- **SET TASK**
Output every line of the data exactly as it appears.

- **DATA PROVIDED**
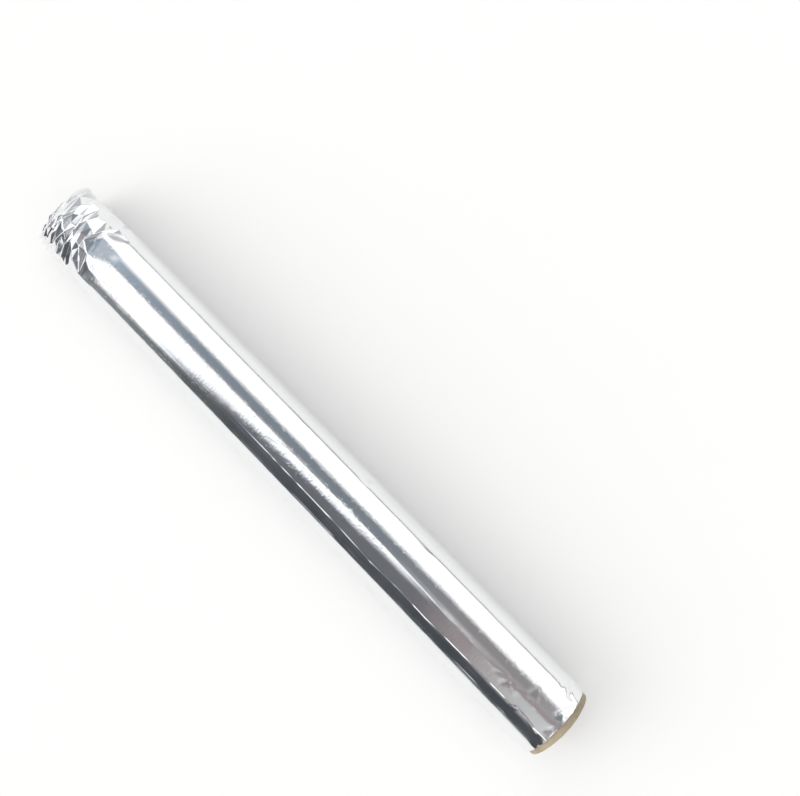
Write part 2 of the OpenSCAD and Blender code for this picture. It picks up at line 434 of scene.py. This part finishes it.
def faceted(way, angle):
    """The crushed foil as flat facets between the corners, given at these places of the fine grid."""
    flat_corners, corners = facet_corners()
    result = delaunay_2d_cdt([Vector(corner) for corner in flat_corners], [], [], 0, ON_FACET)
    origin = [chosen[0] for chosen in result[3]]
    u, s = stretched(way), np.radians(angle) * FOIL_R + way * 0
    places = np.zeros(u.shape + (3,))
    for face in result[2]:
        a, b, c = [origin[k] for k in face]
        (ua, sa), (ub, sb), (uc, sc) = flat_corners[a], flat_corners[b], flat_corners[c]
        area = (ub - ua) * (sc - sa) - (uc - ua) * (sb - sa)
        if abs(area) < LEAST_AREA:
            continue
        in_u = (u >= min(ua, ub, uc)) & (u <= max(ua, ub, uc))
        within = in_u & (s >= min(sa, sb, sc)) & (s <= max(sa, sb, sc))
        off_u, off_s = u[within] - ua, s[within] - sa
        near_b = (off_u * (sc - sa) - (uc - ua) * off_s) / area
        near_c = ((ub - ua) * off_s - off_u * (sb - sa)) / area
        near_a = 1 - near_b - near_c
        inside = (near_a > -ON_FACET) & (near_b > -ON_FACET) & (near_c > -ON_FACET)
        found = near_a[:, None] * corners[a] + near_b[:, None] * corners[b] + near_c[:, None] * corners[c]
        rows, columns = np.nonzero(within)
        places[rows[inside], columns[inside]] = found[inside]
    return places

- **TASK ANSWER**
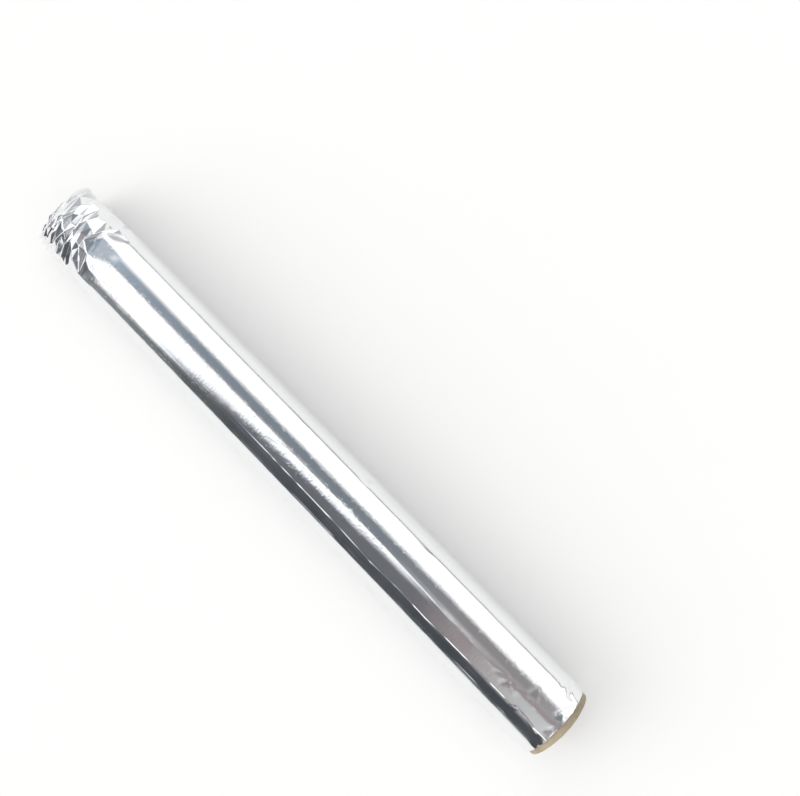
Write part 2 of the OpenSCAD and Blender code for this picture. It picks up at line 434 of scene.py. This part finishes it.
def faceted(way, angle):
    """The crushed foil as flat facets between the corners, given at these places of the fine grid."""
    flat_corners, corners = facet_corners()
    result = delaunay_2d_cdt([Vector(corner) for corner in flat_corners], [], [], 0, ON_FACET)
    origin = [chosen[0] for chosen in result[3]]
    u, s = stretched(way), np.radians(angle) * FOIL_R + way * 0
    places = np.zeros(u.shape + (3,))
    for face in result[2]:
        a, b, c = [origin[k] for k in face]
        (ua, sa), (ub, sb), (uc, sc) = flat_corners[a], flat_corners[b], flat_corners[c]
        area = (ub - ua) * (sc - sa) - (uc - ua) * (sb - sa)
        if abs(area) < LEAST_AREA:
            continue
        in_u = (u >= min(ua, ub, uc)) & (u <= max(ua, ub, uc))
        within = in_u & (s >= min(sa, sb, sc)) & (s <= max(sa, sb, sc))
        off_u, off_s = u[within] - ua, s[within] - sa
        near_b = (off_u * (sc - sa) - (uc - ua) * off_s) / area
        near_c = ((ub - ua) * off_s - off_u * (sb - sa)) / area
        near_a = 1 - near_b - near_c
        inside = (near_a > -ON_FACET) & (near_b > -ON_FACET) & (near_c > -ON_FACET)
        found = near_a[:, None] * corners[a] + near_b[:, None] * corners[b] + near_c[:, None] * corners[c]
        rows, columns = np.nonzero(within)
        places[rows[inside], columns[inside]] = found[inside]
    return places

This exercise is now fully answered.